His vigorous attacks had in fact already carried the place, when the Athenian admirals resolved to attack him there, and contrived to do it by surprise. Having passed first from Kardia to Elæûs at the south of the Chersonese, they sailed up the Hellespont to Prokonnesus by night, so that their passage escaped the notice of the Peloponnesian guardships at Abydos.[168]
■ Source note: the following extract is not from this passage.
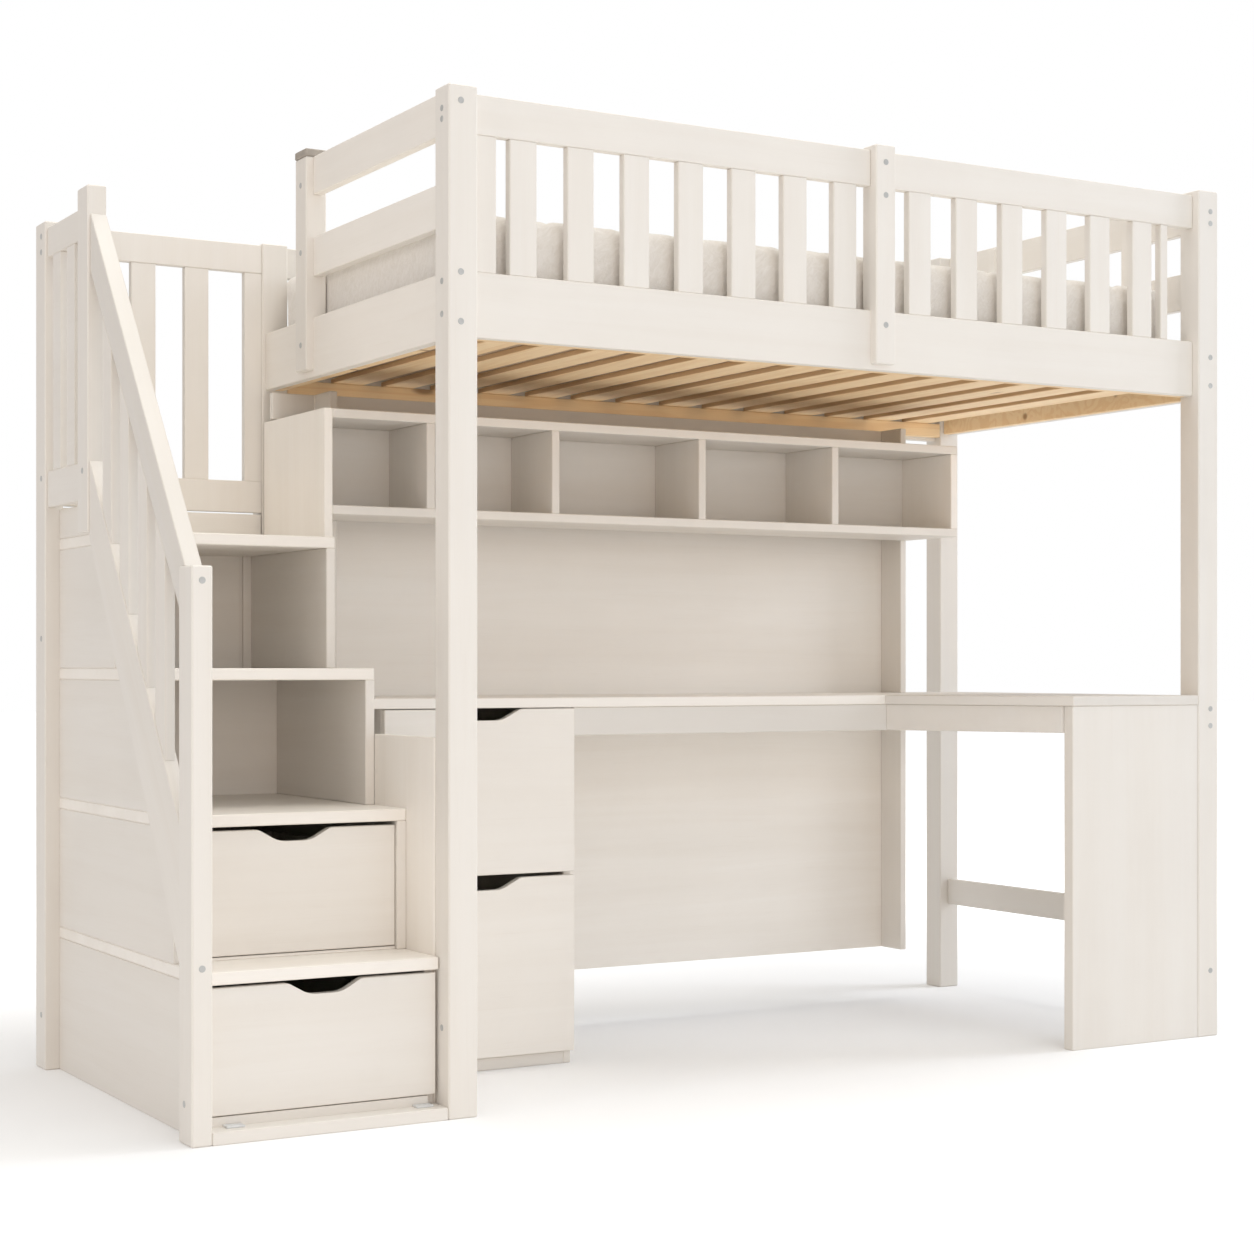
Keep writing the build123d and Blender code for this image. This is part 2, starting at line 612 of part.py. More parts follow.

Resting at Prokonnesus one night, and seizing every boat on the island, in order that their movements might be kept secret, Alkibiadês warned the assembled seamen that they must prepare for a sea-fight, a land-fight, and a wall-fight, all at once. “We have no money (said he), while our enemies have plenty from the Great King.” Neither zeal in the men nor contrivance in the commanders was wanting. A body of hoplites were landed on the mainland in the territory of Kyzikus, for the purpose of operating a diversion; after which the fleet was distributed into three divisions under Alkibiadês, Theramenês, and Thrasybulus. The former, advancing near to Kyzikus with his single division, challenged the fleet of Mindarus, and contrived to inveigle him by pretended flight to a distance from the harbor; while the other Athenian divisions, assisted by hazy and rainy weather, came up unexpectedly, cut off his retreat, and forced him to run his ships ashore on the neighboring mainland. After a gallant and hard-fought battle, partly on shipboard, partly ashore,—at one time unpromising to the Athenians, in spite of their superiority of number, but not very intelligible in its details, and differently conceived by our two authorities,—both the Peloponnesian fleet by sea and the forces of Pharnabazus on land were completely defeated. Mindarus himself was slain; and the entire fleet, every single trireme, was captured, except the triremes of Syracuse, which were burnt by their own crews; while Kyzikus itself surrendered to the Athenians, and submitted to a large contribution, being spared from all other harm. The booty taken by the victors was abundant and valuable. The numbers of the triremes thus captured or destroyed is differently given; the lowest estimate states it at sixty, the highest at eighty.[169]